My parents emigrated here from Czechoslovakia after World War II and bought a beach cottage in North Avoca in the late 1960s. It had three tiny bedrooms, and, as teenagers, my kids loved to come up here with all their friends. But when my elderly mother was ill, she and I started talking about building a replacement. Much earlier, my parents commissioned another Czech émigré, the architect Henry Rossler, to design them a home in the modernist idiom in Castle Crag on the northwest side of Sydney Harbor. It’s a bushland suburb where many architects have experimented, starting in the 1920s with the American Walter Burley Griffin. Sadly, my mother died, and we had to sell that house, but her belief in architecture gave me the confidence to tear down the old beach shack and start afresh.

A painting by Aboriginal artist Yinarupa Gibson Nangala hangs in the kitchen, with a barstool from Danish designer Erik Buch in the foreground.

I began by making the rounds of the "exhibition villages" in far western Sydney, looking at ready-made homes. I found them a little depressing and not suited to a site with a rocky hillside behind it. So after seeing Rachel and Nick’s much-praised Box House in the Sydney Morning Herald, I telephoned and told them how all of us, including my sometimes-reluctant husband, James, wanted a bigger weekend house, one that would help us remember a woman who had strong ideas about the importance of design. Even before they drew up any plans, I made sure they went out to visit the Castle Crag house.

Hannah Ferguson relaxes in her living room. Her daughter Joanna prepares dinner in the open kitchen, behind and above the plywood banquette designed by the architects.

With my family expanding—–I have three young grandchildren—–we couldn’t come down from four bedrooms, but the architects didn’t seem to mind squeezing them into the second floor. The guest rooms are small, but by adding sliding doors that open to individual balconies, they expanded the sense of space and allowed for the breeze to come in. In our bedroom in the front, when I roll up the windows, it’s the same. Even on the hottest days, the entire house is cool. We have no need for a big air-conditioning unit like they have next door.

Thin skylights running atop the full length of the staircase illuminate the trip up the side of the house.

Because Rachel and Nick built up the hill, there are a lot of stairs lurking behind our front door. A thin, running skylight lights the stairwell, making the climb much more pleasurable. Still, when I get older, the stairs may be a challenge. Being a doctor I like to plan ahead, so we added a small bathroom to the downstairs flat, so I can stay there, too.

Joanna Ferguson stands on one of the balconies extending from the guest bedrooms.

The top floor reminds me so much of the Rossler house. Rachel and Nick placed the kitchen-dining area at the back with a few steps leading down into the living room. It opens up, thanks to the floor-to-ceiling sliding doors, to a big balcony just the way our living room did at Castle Crag. Its openness means we’re the last people on the street to turn on our lights.

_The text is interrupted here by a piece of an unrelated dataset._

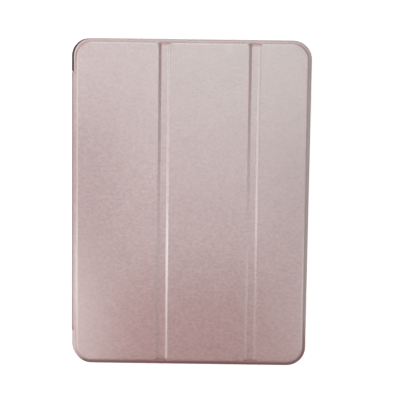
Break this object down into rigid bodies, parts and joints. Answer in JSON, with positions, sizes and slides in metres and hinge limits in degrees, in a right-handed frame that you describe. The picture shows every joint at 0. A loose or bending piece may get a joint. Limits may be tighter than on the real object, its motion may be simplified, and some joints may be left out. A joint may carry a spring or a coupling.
{
  "type": "tablet computer",
  "caption": "Slim tablet computer in a leather folio case with a hard back shell and a folding panel cover that rolls into a stand.",
  "frame": {"origin": "centre of the closed case's back, on the plane it rests on", "axes": "+Z out of the cover, +Y towards the tablet's top edge, the spine of the case on the -X side"},
  "size_m": [0.185, 0.254, 0.0104],
  "materials": {
    "rose_leather": "pearly rose-gold synthetic leather, fine pebble grain",
    "lining_cloth": "brushed microfibre",
    "shell_plastic": "glossy moulded shell with a pearl tint",
    "board_plastic": "pressed stiffener board",
    "anodised_aluminium": "bead-blasted and anodised",
    "key_aluminium": "satin anodised",
    "cover_glass": "polished, black printed border",
    "display_glass": "switched-off display, dark and glossy",
    "lens_glass": "coated lens window",
    "black_foam": "closed-cell foam",
    "black_plastic": "moulded",
    "white_plastic": "diffusing film",
    "lamp_plastic": "clear moulded lamp with a yellow phosphor",
    "speaker_plastic": "moulded",
    "speaker_mesh": "fine woven mesh",
    "steel": "stamped sheet",
    "tinned_steel": "tinned",
    "socket_steel": "drawn sleeve",
    "screw_steel": "machined",
    "magnet": "nickel plated",
    "battery_pouch": "foil pouch",
    "circuit_board": "solder mask",
    "chip_resin": "moulded resin",
    "graphite_sheet": "pressed graphite film",
    "flex_film": "copper on polyimide film"
  },
  "bodies": {
    "root": {"rear_housing": "anodised_aluminium", "cover_glass": "cover_glass", "display_gasket": "black_foam", "display_panel": "display_glass", "backlight_unit": "white_plastic", "display_back_plate": "steel", "display_flex": "flex_film", "front_camera": "black_plastic", "front_camera_bracket": "steel", "ambient_light_sensor": "black_plastic", "battery_cell_left": "battery_pouch", "battery_cell_right": "battery_pouch", "battery_adhesive_strips": "white_plastic", "battery_control_board": "circuit_board", "logic_board": "circuit_board", "processor": "chip_resin", "memory_chips": "chip_resin", "shield_can": "tinned_steel", "heat_spreader": "graphite_sheet", "board_screws": "screw_steel", "hall_sensor": "chip_resin", "rear_camera": "black_plastic", "rear_camera_ring": "anodised_aluminium", "rear_camera_window": "lens_glass", "flash_lamp": "lamp_plastic", "speaker_top_left": "speaker_plastic", "speaker_top_right": "speaker_plastic", "speaker_bottom_left": "speaker_plastic", "speaker_bottom_right": "speaker_plastic", "speaker_meshes": "speaker_mesh", "microphones": "tinned_steel", "power_switch": "flex_film", "volume_switches": "flex_film", "charging_port": "socket_steel", "port_bracket": "steel", "port_screws": "screw_steel", "wifi_antennas": "flex_film", "magnets_left_edge": "magnet", "magnets_right_edge": "magnet", "rear_shell": "shell_plastic", "back_leather": "rose_leather"},
    "power_key": {"power_key": "key_aluminium"},
    "volume_up_key": {"volume_up_key": "key_aluminium"},
    "volume_down_key": {"volume_down_key": "key_aluminium"},
    "spine": {"spine_leather": "rose_leather", "spine_board": "board_plastic", "spine_lining": "lining_cloth"},
    "panel_1": {"panel_1_leather": "rose_leather", "panel_1_board": "board_plastic", "panel_1_lining": "lining_cloth", "stand_magnets": "magnet"},
    "panel_2": {"panel_2_leather": "rose_leather", "panel_2_board": "board_plastic", "panel_2_lining": "lining_cloth"},
    "panel_3": {"panel_3_leather": "rose_leather", "panel_3_board": "board_plastic", "panel_3_lining": "lining_cloth", "closing_magnets": "magnet", "wake_magnet": "magnet"}
  },
  "joints": [
    {"name": "spine_hinge", "type": "hinge", "parent": "root", "child": "spine", "pos_m": [-0.0922, 0, 0.0003], "axis": [0, -1, 0], "range_deg": [0, 179.5]},
    {"name": "cover_hinge", "type": "hinge", "parent": "spine", "child": "panel_1", "pos_m": [-0.0922, 0, 0.0089], "axis": [0, -1, 0], "range_deg": [0, 179.5]},
    {"name": "fold_1", "type": "hinge", "parent": "panel_1", "child": "panel_2", "pos_m": [-0.0212, 0, 0.0092], "axis": [0, 1, 0], "range_deg": [-142, 0]},
    {"name": "fold_2", "type": "hinge", "parent": "panel_2", "child": "panel_3", "pos_m": [0.0483, 0, 0.0092], "axis": [0, 1, 0], "range_deg": [-107, 0]},
    {"name": "power_key_press", "type": "slide", "parent": "root", "child": "power_key", "axis": [0, -1, 0], "range_m": [0, 0.00035]},
    {"name": "volume_up_press", "type": "slide", "parent": "root", "child": "volume_up_key", "axis": [-1, 0, 0], "range_m": [0, 0.00035]},
    {"name": "volume_down_press", "type": "slide", "parent": "root", "child": "volume_down_key", "axis": [-1, 0, 0], "range_m": [0, 0.00035]}
  ]
}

Ferguson’s prized Voido rocking chair is positioned by a living-room window that affords views of the small town and its beach. Designed in 2002 by Ron Arad for Magis, the Voido is blow-molded entirely from polyethylene.

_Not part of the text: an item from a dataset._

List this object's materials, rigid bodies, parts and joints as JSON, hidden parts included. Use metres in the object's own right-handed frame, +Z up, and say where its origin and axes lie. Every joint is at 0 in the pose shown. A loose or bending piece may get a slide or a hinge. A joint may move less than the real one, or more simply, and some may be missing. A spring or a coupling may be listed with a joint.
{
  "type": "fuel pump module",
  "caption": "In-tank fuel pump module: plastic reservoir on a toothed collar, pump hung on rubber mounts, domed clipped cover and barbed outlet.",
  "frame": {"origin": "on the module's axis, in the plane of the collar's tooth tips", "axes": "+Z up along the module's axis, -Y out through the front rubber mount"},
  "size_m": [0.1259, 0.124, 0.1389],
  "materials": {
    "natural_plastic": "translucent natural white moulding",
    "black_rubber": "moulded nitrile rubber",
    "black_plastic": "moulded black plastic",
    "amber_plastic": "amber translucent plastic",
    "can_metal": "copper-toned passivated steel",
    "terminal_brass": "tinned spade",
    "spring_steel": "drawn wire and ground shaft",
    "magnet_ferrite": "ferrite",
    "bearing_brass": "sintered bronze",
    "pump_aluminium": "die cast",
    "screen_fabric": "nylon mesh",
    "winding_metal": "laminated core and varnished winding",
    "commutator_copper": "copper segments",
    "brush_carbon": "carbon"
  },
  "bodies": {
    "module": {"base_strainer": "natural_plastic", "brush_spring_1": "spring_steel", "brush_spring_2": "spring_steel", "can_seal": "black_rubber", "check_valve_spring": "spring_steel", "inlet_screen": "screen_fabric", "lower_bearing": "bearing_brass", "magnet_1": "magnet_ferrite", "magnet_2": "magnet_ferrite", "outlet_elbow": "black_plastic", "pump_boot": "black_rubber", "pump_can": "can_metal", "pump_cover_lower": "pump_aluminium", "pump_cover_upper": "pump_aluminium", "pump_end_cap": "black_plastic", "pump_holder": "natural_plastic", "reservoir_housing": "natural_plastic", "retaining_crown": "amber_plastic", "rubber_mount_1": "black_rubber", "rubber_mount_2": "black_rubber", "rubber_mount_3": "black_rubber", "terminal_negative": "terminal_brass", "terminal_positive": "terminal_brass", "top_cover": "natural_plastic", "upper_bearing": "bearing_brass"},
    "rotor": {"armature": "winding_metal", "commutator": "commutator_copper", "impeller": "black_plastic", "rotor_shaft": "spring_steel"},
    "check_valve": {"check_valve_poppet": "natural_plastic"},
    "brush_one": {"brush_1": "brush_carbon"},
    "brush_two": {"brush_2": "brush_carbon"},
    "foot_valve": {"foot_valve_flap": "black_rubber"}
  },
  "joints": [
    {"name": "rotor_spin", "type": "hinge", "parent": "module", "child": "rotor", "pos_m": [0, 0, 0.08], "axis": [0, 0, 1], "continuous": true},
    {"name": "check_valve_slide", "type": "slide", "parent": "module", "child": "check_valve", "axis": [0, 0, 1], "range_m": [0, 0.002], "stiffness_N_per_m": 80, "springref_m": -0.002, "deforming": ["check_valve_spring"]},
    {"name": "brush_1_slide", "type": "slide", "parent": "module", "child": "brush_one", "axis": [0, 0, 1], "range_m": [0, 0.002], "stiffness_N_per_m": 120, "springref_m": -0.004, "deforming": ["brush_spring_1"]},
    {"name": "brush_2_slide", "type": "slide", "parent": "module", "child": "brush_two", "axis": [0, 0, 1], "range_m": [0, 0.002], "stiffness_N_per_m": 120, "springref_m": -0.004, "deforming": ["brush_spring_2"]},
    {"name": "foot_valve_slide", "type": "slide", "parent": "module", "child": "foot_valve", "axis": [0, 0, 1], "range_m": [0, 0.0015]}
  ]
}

The high-backed plywood banquette along one side of the large dining table is true genius. It helps to separate the two floors, and both it and a similar banquette in the living room provide the type of lolling around feel ideal for a beach holiday.

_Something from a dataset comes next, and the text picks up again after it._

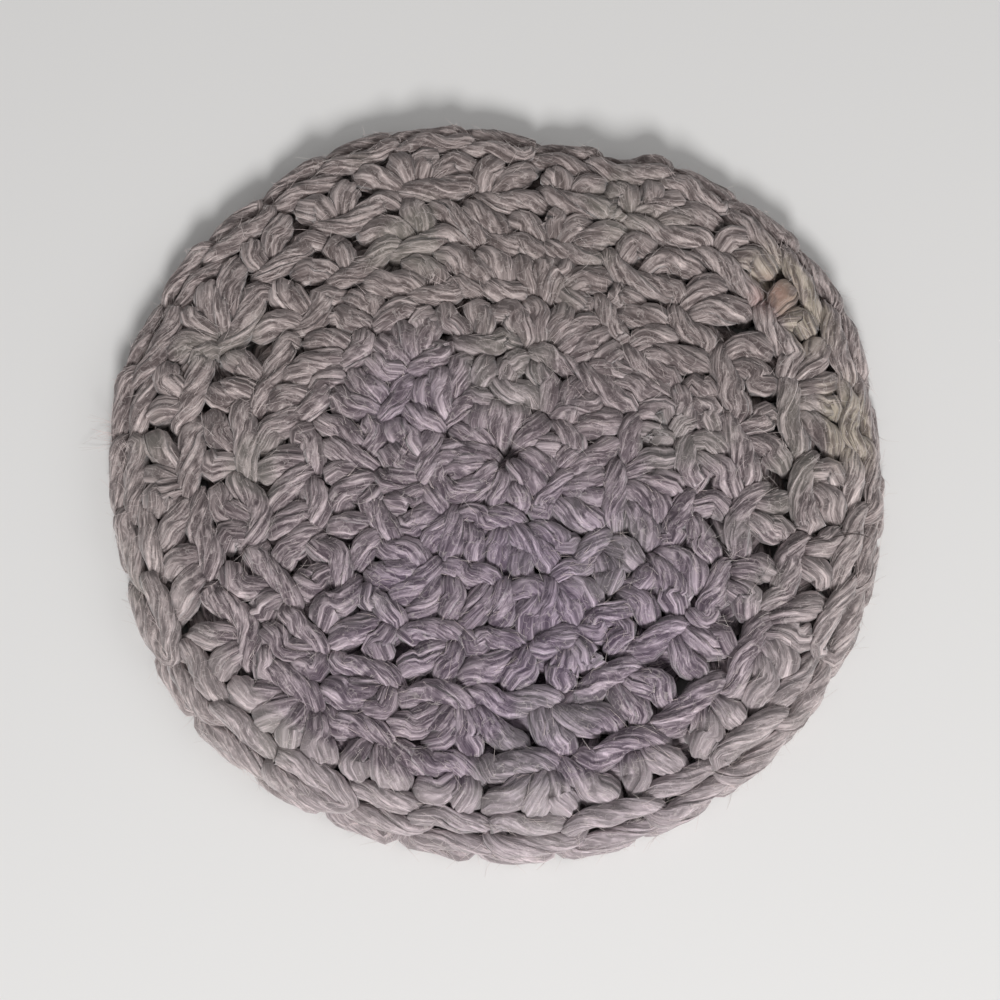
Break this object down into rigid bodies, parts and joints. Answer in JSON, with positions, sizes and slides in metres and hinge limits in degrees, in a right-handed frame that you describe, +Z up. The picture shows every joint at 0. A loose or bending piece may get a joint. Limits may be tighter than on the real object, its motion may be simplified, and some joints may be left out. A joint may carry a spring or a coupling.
{
  "type": "crochet scrubber",
  "caption": "Flat round scrubber crocheted in thick soft cotton yarn: rounds of single crochet grow from a closed centre to a braided chain rim; for washing up or wiping.",
  "frame": {"origin": "centre of the bounding box of the disc, at the level of the surface that it lies on", "axes": "+Z up out of the right side of the crochet, +Y towards the far edge in the picture's view, +X to the right"},
  "size_m": [0.0878, 0.0896, 0.0057],
  "materials": {
    "cotton_yarn": "soft heathered grey-taupe cotton yarn with lilac patches, slightly fuzzy, matt"
  },
  "bodies": {
    "root": {"crochet_disc": "cotton_yarn"}
  },
  "joints": []
}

Nick’s father, Glenn Murcutt, insists on banks of sliding windows, louvers, and fly screens to allow for both natural ventilation and wintertime heat retention. Here Neeson and Murcutt opted for something simpler: large custom-made windows by Windoor that push out from below. Operated by a simple hydraulic system, these windows have spotted-gum slats, which allow for privacy. To keep out mosquitoes, the architects used a thin metallic screen from Phoenix Fly Screens to sit flush against the window. Held in place by magnets, it’s easily pulled away for storage in the wintertime.

You’re always told to expect surprises of the monetary kind when you’re building a house. Ours came in the form of the spotted-gum siding, which pushed the total budget to nearly $545,000. But it was worth it to have the house feel as though it’s part of the original landscape. The spotted gum slats that cross the windows on the sides afford privacy but at the same time look like a continuation of the siding. As Nick often tells me, "Remember, they are not cutouts like most windows; rather they look more like a pocket on a shirt." I get to benefit from them—–not feeling like my neighbors are looking through my bathroom window—–but they’re also a smart idea. Like everything else in the house, they’re an expression of sensible, modern living in a place that’s rarely been treated to it. It would have made my mother proud.

Ever the energetic grandmother, Ferguson insisted the house be flexible. In the three guest bedrooms,twin beds are mounted atop a railing system. Pushed together, they form a double bed. When Ferguson wants to accommodate a raft of children, she pushes the twin beds apart, thanks to the rails, with the flick of a finger.

With serious water restrictions in drought-stricken Australia, Ferguson needed these tanks so that the new bush garden surrounding her house would flourish. Filled with rainwater draining off the roof and snugly set into the south side of the house, her two 1,300-gallon Bluescope tanks also service the toilets and outdoor shower.

The outdoor shower greets everyone returning from the beach. Ferguson, well versed in the behavior of teenagers, didn’t want them running inside with sandy feet, so a stop under the fresh rainwater shower from Enware is mandatory after a morning in the surf.